Без нее, особенно в сочетании с отсылками к комедии масок, обходится редкий спектакль, который хочет быть смешным, но при этом не казаться легковесным. Это придает буффонаде и даже — как в нашем случае — клоунаде оттенок культурной загадочности. Если их — и «театр в театре», и старинную итальянскую комедию — еще и взъерошить (при помощи лохматых париков или кудрявых мизансцен), как это буквально делает Писарев, это может придать спектаклю видимый глазом оттенок хулиганской непокорности, почти свободомыслия. Такой театр хочет выглядеть развлекательным, но благочестивым; благочестивым, но непослушным; и непослушным, но все-таки приличий не нарушающим.

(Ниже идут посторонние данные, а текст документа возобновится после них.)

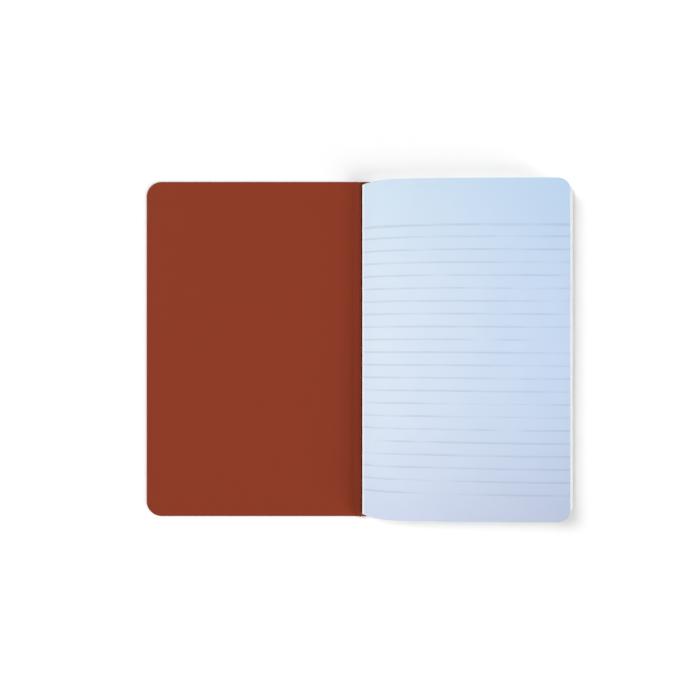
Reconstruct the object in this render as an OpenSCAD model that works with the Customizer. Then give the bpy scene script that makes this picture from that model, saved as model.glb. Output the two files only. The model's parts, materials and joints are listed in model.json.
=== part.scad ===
// Small composition notebook, sewn through the fold, lying open at its first leaf.
// X runs across the open book, Y from tail to head and Z up from the table.
// The origin is on the table, under the fold and halfway between tail and head.

/* [Covers] */
// Height of the book, from tail to head
book_h = 190.5; // [140:0.5:280]
// Width of each cover, from the fold to its fore-edge
cover_w = 121.7; // [90:0.1:220]
// Thickness of the cover card
card_t = 0.5; // [0.3:0.05:0.9]
// Radius of the two outer corners of each cover
cover_corner_r = 8.5; // [3:0.5:20]
// How far the ends of the card are trimmed back at the fold
card_draw = 1.1; // [0.2:0.1:3]

/* [Spine] */
// Height of the rounded spine with the book shut
spine_h = 8; // [6:0.1:12]
// Gap between the two covers where they stand back to back under the fold
fold_gap = 0.1; // [0.06:0.02:0.3]
// Gap between the sewn edge of the leaves and the card that wraps it
wrap_gap = 0.5; // [0.2:0.05:0.8]

/* [Leaves] */
// Thickness of the leaves at the fore-edge
leaves_t = 10; // [8:0.1:16]
// How far the first leaf lies below the shut cover at the spine
nip_drop = 0.3; // [0.1:0.1:1]
// Width over which the leaves round down to the fold
gutter_roll = 14; // [8:0.5:24]
// Width over which the first leaf rises gently to its full height
leaf_swell = 95; // [60:1:110]
// How far the first leaf lies back from the last one at the fore-edge
fan_back = 6.1; // [1:0.1:8]
// Radius of the two outer corners of the leaves
leaf_corner_r = 6; // [3:0.5:20]
// How far the sewing draws in the two ends of the leaves at the fold
leaf_draw = 2.6; // [0.5:0.1:5]
// Width over which that draw-in fades out
leaf_draw_w = 28; // [10:1:50]
// How far the covers stand out past the leaves at head and tail
end_overhang = 0.3; // [0.1:0.1:3]
// How far the covers stand out past the last leaf at the fore-edge
fore_overhang = 0.1; // [0.1:0.1:3]

/* [Sewing] */
// Diameter of the sewing thread
thread_d = 0.4; // [0.2:0.05:0.6]
// Length of one stitch along the fold
stitch_l = 7.2; // [4:0.2:12]
// Space between one stitch and the next
stitch_space = 1.2; // [0.8:0.1:4]
// Distance from head or tail to the end of the sewing
sewing_margin = 9; // [5:0.5:30]
// Clearance between the thread and the edges of the card beside it
thread_clear = 0.1; // [0.05:0.01:0.2]

/* [Hidden] */

// Smoothness of the round edges
$fn = 96;
// Steps along the rise of the first leaf, and round the sewn edge below the fold
rise_steps = 40;
wrap_steps = 12;
// Steps along the drawn-in ends of the card and of the leaves
card_draw_steps = 6;
leaf_draw_steps = 14;

// Extra length on a shape that another one trims
spill = 1;

// The fold, about which both covers and the leaves turn
fold_z = spine_h / 2;
// Radius of each half of the wrap inside the card, and the middle of its arc
wrap_r = fold_z - card_t;
wrap_x = fold_gap / 2 + fold_z;
// The edges of the card stop short of the fold to leave the thread its room
fold_setback = thread_d / 2 + thread_clear;

// The sewn edge of the leaves, and the middle of its lower arc
leaf_x = fold_gap / 2 + card_t + wrap_gap;
leaf_arc_x = leaf_x + wrap_r;
// The last leaf reaches this far at the fore-edge
last_leaf_x = cover_w - fore_overhang;
// The first leaf reaches this far and this high
first_leaf_x = last_leaf_x - fan_back;
first_leaf_z = card_t + leaves_t;
// Height of the first leaf at the spine, and its gentle rise from there to the fore-edge
nip_z = spine_h - card_t - nip_drop;
leaf_rise = first_leaf_z - nip_z;
leaves_h = book_h - 2 * end_overhang;
// Lean of the fore-edge, from upright
fan_angle = atan(fan_back / leaves_t);

stitch_pitch = stitch_l + stitch_space;
sewn_h = book_h - 2 * sewing_margin;
stitches = floor((sewn_h + stitch_space) / stitch_pitch);

// Height of the first leaf at x: a quarter of an ellipse over the gutter, plus a quarter of a
// sine wave from the sewn edge to the fore-edge
function roll_part(x) = sqrt(1 - pow(1 - min(1, (x - leaf_x) / gutter_roll), 2));
function rise_part(x) = sin(90 * min(1, (x - leaf_x) / leaf_swell));
function leaf_z(x) = fold_z + (nip_z - fold_z) * roll_part(x) + leaf_rise * rise_part(x);

// Steps that crowd towards the gutter, where the leaf turns down most
function leaf_step(i) = leaf_x + (first_leaf_x - leaf_x) * pow(i / rise_steps, 2);

// Plan of a sheet of height h from x0 to w, whose two ends draw in towards x0: most there, and
// less by the cube of the way left up to the reach
module drawn_plan(x0, w, h, draw, reach, steps) {
    way = [for (i = [0 : steps]) i / steps];
    head = [for (t = way) [x0 + reach * t, h / 2 - draw * pow(1 - t, 3)]];
    tail = [for (i = [steps : -1 : 0]) [head[i][0], -head[i][1]]];
    polygon(concat(head, [[w, h / 2], [w, -h / 2]], tail));
}

// Plan of a sheet from the fold to w, with its two outer corners rounded
module sheet_plan(w, h, r) {
    translate([0, -h / 2])
        square([w - r, h]);
    translate([0, -h / 2 + r])
        square([w, h - 2 * r]);
    for (side = [-1, 1])
        translate([w - r, side * (h / 2 - r)])
            circle(r = r);
}

// Section across the fold of one cover: flat card, then half of the rounded spine
module cover_section() {
    translate([wrap_x, 0])
        square([cover_w - wrap_x + spill, card_t]);
    translate([wrap_x, fold_z])
        intersection() {
            difference() {
                circle(r = fold_z);
                circle(r = wrap_r);
            }
            translate([-fold_z, -fold_z])
                square([fold_z, fold_z - fold_setback]);
        }
}

// One cover, from the fold to the fore-edge on the right
module cover() {
    intersection() {
        rotate([90, 0, 0])
            linear_extrude(height = book_h + spill, center = true)
                cover_section();
        translate([0, 0, -spill])
            linear_extrude(height = fold_z + spill)
                sheet_plan(cover_w, book_h, cover_corner_r);
        translate([0, 0, -spill])
            linear_extrude(height = fold_z + spill)
                drawn_plan(fold_gap / 2, cover_w + spill, book_h, card_draw, fold_z, card_draw_steps);
    }
}

module back_cover() {
    color([0.56, 0.24, 0.157])
        cover();
}

module front_cover() {
    color([0.56, 0.24, 0.157])
        mirror([1, 0, 0])
            cover();
}

// Section of the leaves across the fold: flat below, a quarter circle at the sewn edge, and
// the curve of the first leaf above, carried on past the fore-edge
module leaves_section() {
    lower = [for (i = [0 : wrap_steps])
        let (a = 90 * i / wrap_steps)
        [leaf_arc_x - wrap_r * sin(a), fold_z - wrap_r * cos(a)]];
    upper = [for (i = [1 : rise_steps])
        [leaf_step(i), leaf_z(leaf_step(i))]];
    polygon(concat(
        lower,
        upper,
        [[cover_w, first_leaf_z], [cover_w + spill, card_t]]));
}

// Leaves as one block: the section, cut by a sheet plan that leans back at the fore-edge and by
// one whose ends draw in towards the fold
module page_block() {
    lean_w = last_leaf_x * cos(fan_angle);
    color([0.82, 0.88, 0.95])
        intersection() {
            rotate([90, 0, 0])
                linear_extrude(height = book_h, center = true)
                    leaves_section();
            translate([0, 0, card_t])
                rotate([0, -fan_angle, 0])
                    translate([0, 0, -cover_w])
                        linear_extrude(height = 2 * cover_w)
                            sheet_plan(lean_w, leaves_h, leaf_corner_r);
            linear_extrude(height = cover_w)
                drawn_plan(leaf_x, cover_w + spill, leaves_h, leaf_draw, leaf_draw_w, leaf_draw_steps);
        }
}

// One stitch: a run along the fold whose two ends turn in to the sewn edge of the leaves
module stitch() {
    run = stitch_l - thread_d;
    rotate([90, 0, 0])
        cylinder(h = run, d = thread_d, center = true);
    for (side = [-1, 1])
        translate([0, side * run / 2, 0]) {
            sphere(d = thread_d);
            rotate([0, 90, 0])
                cylinder(h = leaf_x, d = thread_d);
        }
}

module binding_thread() {
    color([0.25, 0.13, 0.1])
        for (i = [0 : stitches - 1])
            translate([0, (i - (stitches - 1) / 2) * stitch_pitch, fold_z])
                stitch();
}

back_cover();
front_cover();
page_block();
binding_thread();
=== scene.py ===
"""Dresses a small composition notebook that lies open at its first ruled leaf.

Everything is in metres, in the frame of the solids: X runs from the fold to the fore-edge of the
leaves, Y from tail to head and Z up from the table. Card, sheets and thread are each a profile
carried along a path that lies in one plane, worked out as whole arrays from the path.
"""

import json

import bpy
import numpy as np
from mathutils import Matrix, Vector


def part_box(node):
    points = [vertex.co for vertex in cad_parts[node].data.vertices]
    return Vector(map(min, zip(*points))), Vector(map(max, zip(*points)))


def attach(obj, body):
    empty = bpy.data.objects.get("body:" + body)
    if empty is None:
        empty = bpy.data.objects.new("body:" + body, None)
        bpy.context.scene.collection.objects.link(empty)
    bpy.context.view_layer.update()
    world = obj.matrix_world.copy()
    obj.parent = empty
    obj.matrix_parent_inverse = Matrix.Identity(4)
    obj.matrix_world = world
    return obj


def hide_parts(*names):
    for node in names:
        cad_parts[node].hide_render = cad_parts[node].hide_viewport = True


bl_info = {
    "name": "Open Composition Notebook",
    "version": (1, 0, 0),
    "blender": (4, 5, 0),
    "location": "3D View > Sidebar > Notebook",
    "description": "Builds the card, ruled leaves and sewing of an open composition notebook",
    "category": "Object",
}

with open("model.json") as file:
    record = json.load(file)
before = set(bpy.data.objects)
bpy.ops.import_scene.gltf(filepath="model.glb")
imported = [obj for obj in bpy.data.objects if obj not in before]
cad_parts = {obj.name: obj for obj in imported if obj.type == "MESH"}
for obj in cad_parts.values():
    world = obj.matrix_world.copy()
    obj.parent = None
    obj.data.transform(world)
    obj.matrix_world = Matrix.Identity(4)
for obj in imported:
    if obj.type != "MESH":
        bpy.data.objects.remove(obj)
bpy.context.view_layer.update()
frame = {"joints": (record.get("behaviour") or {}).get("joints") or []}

MM = 0.001
FOLD_Z = frame["joints"][0]["pos_m"][2]
COVER_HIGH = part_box("back_cover")[1]
LEAF_LOW, LEAF_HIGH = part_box("page_block")
THREAD_LOW, THREAD_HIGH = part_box("binding_thread")
CARD_T = LEAF_LOW.z
WRAP_R = FOLD_Z - CARD_T


def srgb(red, green, blue):
    """Linear colour of three sRGB levels from 0 to 255."""
    level = np.array([red, green, blue]) / 255
    linear = np.where(level <= 0.04045, level / 12.92, ((level + 0.055) / 1.055) ** 2.4)
    return tuple(float(part) for part in linear)


# Properties


def length(name, text, default, low, high):
    """A length in metres, shown in the scene's units."""
    return bpy.props.FloatProperty(
        name=name, description=text, default=default, min=low, max=high,
        subtype="DISTANCE", unit="LENGTH", precision=5,
    )


def share(name, text, default, high=1.0):
    """A plain number from none to high, such as a share or a strength."""
    return bpy.props.FloatProperty(name=name, description=text, default=default, min=0, max=high)


def colour(name, text, default):
    """A linear colour."""
    return bpy.props.FloatVectorProperty(
        name=name, description=text, default=default, size=3, subtype="COLOR", min=0, max=1,
    )


def direction(name, text, default):
    """A vector that points to where light comes from."""
    return bpy.props.FloatVectorProperty(
        name=name, description=text, default=default, size=3, subtype="DIRECTION",
    )


class CoverSettings(bpy.types.PropertyGroup):
    """Sizes and colours of the two card covers."""

    corner_r: length("Corner radius", "Radius of the fore-edge corners", 8.5 * MM, 0, 20 * MM)
    fold_gap: length("Fold gap", "Gap between the two cut edges", 0.006 * MM, 0, 1 * MM)
    setback: length("Setback", "How far the card stops short of the fold", 0.3 * MM, 0, 1 * MM)
    edge_r: length("Edge radius", "Rounding of the cut edges", 0.12 * MM, 0, 0.25 * MM)
    draw_in: length("Draw-in", "How far each end is trimmed back at the fold", 1.1 * MM, 0, 5 * MM)
    card: colour("Card", "Colour of the faces", srgb(140, 57, 34))
    cut: colour("Cut edge", "Colour of the cut edges", srgb(118, 48, 31))
    # Painted shade: the card is multiplied by the crease tint where it bends round the fold, out to
    # the crease reach.
    fold_tint: colour("Crease tint", "What the card is multiplied by at the crease", (0.83, 0.84, 0.78))
    crease_shade_w: length("Crease", "How far the rubbed crease reaches", 4.3 * MM, 2 * MM, 0.03)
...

И у него это получается. Как получается у музыки бельканто здесь быть стилистически корректной, но не слишком определенной, чтобы поражать воображение или смущать. Дирижер собирает изощренную россиниевскую партитуру с вежливой динамической аккуратностью, умеренностью темпов (нет, это не тот случай, когда можно услышать легендарную россиниевскую гибкость и стремительность) и осторожной ровностью баланса. У опытного Моранди арии звучат лучше, чем ансамбли, «пиано» и «форте» лучше, чем «крещендо», «адажио» и «аллегро» лучше, чем «аччелерандо», и вступления лучше, чем финалы. Музыка как будто аккуратно ступает в темноте, боясь споткнуться или не туда зайти. Хотя отдельные партии звучат эффектно и уверенно, вокальный ансамбль кажется слишком разношерстным, чтобы изумлять. Главный герой, по мысли постановщиков, здесь доктор Бартоло. И Джованни Ромео героически справляется с задачей и партией (хотя в скороговорке чуть сипит), притягивает слух и взгляд. Дмитрий Ульянов в партии Базилио создает ожидаемо эффектную альтернативу высоким голосам и просто всласть актерствует. Розина (Хулькар Сабирова с хорошей техникой и такими же европейскими ангажементами) тщательно вышивает белым бисером по белому, Фигаро (Анджей Филончик) очаровывает медоточивым, мягким тембром. Но главный музыкальный фокус спектакля — легкий голос румынского тенора Богдана Михая, безобъемный, сверхподвижный, иногда с чудесной фразировкой и безвибратными нотами, такой, что отправляет нас к совсем архивному Россини, какой в наших краях не ставится и не поется. К сожалению, этот трюк, каким бы он ни был эффектным, не получается. И самому исполнителю (известному Альмавиве нескольких европейских сцен) не все в этот раз дается легко, он скорее намечает вокальный образ, чем рисует его полностью. И в общей картине голосов кажется чужеродным элементом, как будто из другой оперы. С другой стороны, именно его участию в касте (второй Альмавива — Ярослав Абаимов, он принимает вызов) мы обязаны тем, что в финале «Севильского» впервые на русской сцене звучит последняя ария Альмавивы «Cessa di piu resistere» — супервиртуозный россиниевский вокальный аттракцион, за выполнение которого, пусть в приглушенной динамике, Михай получил на премьере в Большом одноголосное гулкое «бу» и многочисленные «браво», которые, вероятно, можно подытожить фразой «за попытку спасибо». Ею же прекрасно суммируются впечатления от всего спектакля.